-------- MATERIAL --------

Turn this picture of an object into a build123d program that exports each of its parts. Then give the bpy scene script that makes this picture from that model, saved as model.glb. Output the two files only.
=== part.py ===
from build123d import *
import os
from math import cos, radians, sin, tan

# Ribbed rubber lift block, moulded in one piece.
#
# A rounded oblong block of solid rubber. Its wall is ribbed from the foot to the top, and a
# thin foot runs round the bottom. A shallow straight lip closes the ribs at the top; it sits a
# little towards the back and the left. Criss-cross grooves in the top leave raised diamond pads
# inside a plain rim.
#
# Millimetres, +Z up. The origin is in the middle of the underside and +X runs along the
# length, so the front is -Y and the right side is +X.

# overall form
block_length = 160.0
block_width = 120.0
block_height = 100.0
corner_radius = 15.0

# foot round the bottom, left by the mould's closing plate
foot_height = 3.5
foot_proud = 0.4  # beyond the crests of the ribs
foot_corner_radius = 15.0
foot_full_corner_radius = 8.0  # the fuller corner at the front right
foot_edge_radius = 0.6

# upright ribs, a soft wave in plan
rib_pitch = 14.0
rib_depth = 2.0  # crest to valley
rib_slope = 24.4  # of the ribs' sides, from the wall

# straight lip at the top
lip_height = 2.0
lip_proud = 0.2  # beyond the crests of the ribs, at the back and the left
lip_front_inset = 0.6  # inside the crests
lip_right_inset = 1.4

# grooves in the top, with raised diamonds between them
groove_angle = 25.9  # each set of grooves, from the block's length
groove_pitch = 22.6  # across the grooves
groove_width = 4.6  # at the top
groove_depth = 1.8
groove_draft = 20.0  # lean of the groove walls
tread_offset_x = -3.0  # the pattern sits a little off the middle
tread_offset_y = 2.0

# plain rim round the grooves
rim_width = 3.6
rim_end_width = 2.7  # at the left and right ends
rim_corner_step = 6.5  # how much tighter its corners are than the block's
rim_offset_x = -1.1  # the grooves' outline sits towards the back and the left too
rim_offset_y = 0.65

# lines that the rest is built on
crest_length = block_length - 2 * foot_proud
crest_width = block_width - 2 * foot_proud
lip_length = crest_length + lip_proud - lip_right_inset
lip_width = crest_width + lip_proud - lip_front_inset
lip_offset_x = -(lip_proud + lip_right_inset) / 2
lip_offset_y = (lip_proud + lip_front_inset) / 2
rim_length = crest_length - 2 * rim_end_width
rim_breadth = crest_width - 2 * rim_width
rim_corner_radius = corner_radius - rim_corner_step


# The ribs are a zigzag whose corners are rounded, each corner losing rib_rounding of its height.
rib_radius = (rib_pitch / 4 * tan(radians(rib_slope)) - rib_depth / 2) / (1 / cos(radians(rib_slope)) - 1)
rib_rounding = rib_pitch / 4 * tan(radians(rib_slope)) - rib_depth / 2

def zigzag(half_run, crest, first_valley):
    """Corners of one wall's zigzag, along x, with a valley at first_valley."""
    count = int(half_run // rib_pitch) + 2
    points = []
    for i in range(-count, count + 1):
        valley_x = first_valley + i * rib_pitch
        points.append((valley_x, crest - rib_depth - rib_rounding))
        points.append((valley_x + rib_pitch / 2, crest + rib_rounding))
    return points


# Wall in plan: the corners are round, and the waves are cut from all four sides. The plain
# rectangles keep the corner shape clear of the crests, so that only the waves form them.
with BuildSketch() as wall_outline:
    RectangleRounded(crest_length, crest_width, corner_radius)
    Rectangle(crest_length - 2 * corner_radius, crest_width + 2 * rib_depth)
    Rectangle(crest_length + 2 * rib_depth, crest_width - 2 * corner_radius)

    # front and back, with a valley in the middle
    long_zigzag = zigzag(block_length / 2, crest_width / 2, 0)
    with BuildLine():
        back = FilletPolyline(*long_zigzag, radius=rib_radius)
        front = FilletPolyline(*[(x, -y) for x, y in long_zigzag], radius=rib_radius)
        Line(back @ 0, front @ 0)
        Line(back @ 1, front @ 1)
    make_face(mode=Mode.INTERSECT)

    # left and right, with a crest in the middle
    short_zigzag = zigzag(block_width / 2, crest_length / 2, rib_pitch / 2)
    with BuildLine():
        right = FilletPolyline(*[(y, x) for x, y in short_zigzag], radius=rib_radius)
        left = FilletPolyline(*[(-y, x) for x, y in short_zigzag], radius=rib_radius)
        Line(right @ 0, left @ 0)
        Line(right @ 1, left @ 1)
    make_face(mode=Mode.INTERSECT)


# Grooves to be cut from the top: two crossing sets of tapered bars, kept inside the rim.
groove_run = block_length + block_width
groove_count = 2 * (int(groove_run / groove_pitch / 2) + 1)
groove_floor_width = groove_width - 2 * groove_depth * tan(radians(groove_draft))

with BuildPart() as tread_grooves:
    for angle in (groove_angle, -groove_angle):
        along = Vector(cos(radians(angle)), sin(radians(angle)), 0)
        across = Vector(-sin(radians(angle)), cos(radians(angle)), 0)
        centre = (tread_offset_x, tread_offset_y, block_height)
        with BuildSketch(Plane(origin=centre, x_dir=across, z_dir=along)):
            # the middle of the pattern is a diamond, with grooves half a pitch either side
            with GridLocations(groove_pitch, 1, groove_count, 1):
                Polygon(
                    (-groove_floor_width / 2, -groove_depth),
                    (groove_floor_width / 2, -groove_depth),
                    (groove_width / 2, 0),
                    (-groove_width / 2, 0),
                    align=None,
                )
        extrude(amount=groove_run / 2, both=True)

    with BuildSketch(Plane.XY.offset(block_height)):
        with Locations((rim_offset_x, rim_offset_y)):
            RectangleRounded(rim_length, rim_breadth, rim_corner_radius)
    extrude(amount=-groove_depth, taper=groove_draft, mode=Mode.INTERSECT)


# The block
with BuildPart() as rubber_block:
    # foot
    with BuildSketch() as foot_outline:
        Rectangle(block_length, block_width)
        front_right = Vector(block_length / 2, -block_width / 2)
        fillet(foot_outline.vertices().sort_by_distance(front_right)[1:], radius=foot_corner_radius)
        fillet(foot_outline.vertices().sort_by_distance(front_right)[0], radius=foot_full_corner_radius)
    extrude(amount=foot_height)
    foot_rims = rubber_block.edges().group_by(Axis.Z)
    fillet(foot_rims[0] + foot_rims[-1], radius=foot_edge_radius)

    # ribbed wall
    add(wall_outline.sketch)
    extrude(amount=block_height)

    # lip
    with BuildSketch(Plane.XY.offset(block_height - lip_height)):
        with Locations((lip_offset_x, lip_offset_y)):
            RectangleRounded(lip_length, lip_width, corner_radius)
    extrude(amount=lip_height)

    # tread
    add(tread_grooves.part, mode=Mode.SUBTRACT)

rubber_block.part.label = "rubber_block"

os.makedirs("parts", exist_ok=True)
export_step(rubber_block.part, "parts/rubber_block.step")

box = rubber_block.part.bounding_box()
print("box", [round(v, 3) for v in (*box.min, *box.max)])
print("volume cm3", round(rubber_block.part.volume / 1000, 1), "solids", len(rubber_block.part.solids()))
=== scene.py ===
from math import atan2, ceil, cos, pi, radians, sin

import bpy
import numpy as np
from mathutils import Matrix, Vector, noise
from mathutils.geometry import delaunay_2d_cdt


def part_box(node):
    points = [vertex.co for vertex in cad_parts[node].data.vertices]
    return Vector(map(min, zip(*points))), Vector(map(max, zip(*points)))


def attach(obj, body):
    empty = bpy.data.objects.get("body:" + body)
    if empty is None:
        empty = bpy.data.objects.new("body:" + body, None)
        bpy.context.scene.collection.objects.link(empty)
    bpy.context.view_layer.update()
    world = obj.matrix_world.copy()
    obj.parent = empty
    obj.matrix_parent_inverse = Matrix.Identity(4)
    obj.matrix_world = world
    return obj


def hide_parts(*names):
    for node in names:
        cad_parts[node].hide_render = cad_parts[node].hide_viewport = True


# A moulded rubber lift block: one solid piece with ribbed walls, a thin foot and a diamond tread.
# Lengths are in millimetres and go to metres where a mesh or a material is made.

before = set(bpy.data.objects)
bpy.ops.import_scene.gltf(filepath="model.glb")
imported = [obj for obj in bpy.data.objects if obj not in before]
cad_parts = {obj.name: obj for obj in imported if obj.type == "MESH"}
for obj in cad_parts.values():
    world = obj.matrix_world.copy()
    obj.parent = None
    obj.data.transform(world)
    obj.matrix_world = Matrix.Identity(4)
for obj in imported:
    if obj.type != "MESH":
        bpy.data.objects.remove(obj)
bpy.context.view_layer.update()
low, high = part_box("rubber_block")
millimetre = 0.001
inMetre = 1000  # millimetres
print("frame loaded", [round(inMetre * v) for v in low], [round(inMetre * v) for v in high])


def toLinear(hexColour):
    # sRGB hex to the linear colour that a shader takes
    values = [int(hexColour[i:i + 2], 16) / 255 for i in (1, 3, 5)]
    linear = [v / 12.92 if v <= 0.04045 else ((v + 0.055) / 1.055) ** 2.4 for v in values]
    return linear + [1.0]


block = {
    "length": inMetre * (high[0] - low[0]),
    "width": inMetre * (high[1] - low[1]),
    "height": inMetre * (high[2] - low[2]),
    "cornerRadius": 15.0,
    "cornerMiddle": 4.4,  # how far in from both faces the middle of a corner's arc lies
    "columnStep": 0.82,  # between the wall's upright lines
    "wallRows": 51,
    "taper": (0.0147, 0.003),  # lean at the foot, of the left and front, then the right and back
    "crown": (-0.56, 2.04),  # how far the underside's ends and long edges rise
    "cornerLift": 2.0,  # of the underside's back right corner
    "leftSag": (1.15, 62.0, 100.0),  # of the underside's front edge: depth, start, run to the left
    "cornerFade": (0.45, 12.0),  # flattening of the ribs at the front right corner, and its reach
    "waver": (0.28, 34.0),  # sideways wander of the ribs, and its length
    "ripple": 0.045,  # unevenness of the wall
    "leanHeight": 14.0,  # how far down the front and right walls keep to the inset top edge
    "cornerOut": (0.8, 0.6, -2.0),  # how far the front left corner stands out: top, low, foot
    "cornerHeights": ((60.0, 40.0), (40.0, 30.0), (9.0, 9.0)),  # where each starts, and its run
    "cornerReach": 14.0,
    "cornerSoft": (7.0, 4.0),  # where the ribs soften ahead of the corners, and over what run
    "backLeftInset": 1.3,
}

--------

STATED GOAL -
Repeat word for word the stretch of lines from the one with "box = rubber_block.part.bounding_box()" down to the one with "bpy.context.scene.collection.objects.link(empty)", both included.

FULL SOLUTION -
box = rubber_block.part.bounding_box()
print("box", [round(v, 3) for v in (*box.min, *box.max)])
print("volume cm3", round(rubber_block.part.volume / 1000, 1), "solids", len(rubber_block.part.solids()))
=== scene.py ===
from math import atan2, ceil, cos, pi, radians, sin

import bpy
import numpy as np
from mathutils import Matrix, Vector, noise
from mathutils.geometry import delaunay_2d_cdt


def part_box(node):
    points = [vertex.co for vertex in cad_parts[node].data.vertices]
    return Vector(map(min, zip(*points))), Vector(map(max, zip(*points)))


def attach(obj, body):
    empty = bpy.data.objects.get("body:" + body)
    if empty is None:
        empty = bpy.data.objects.new("body:" + body, None)
        bpy.context.scene.collection.objects.link(empty)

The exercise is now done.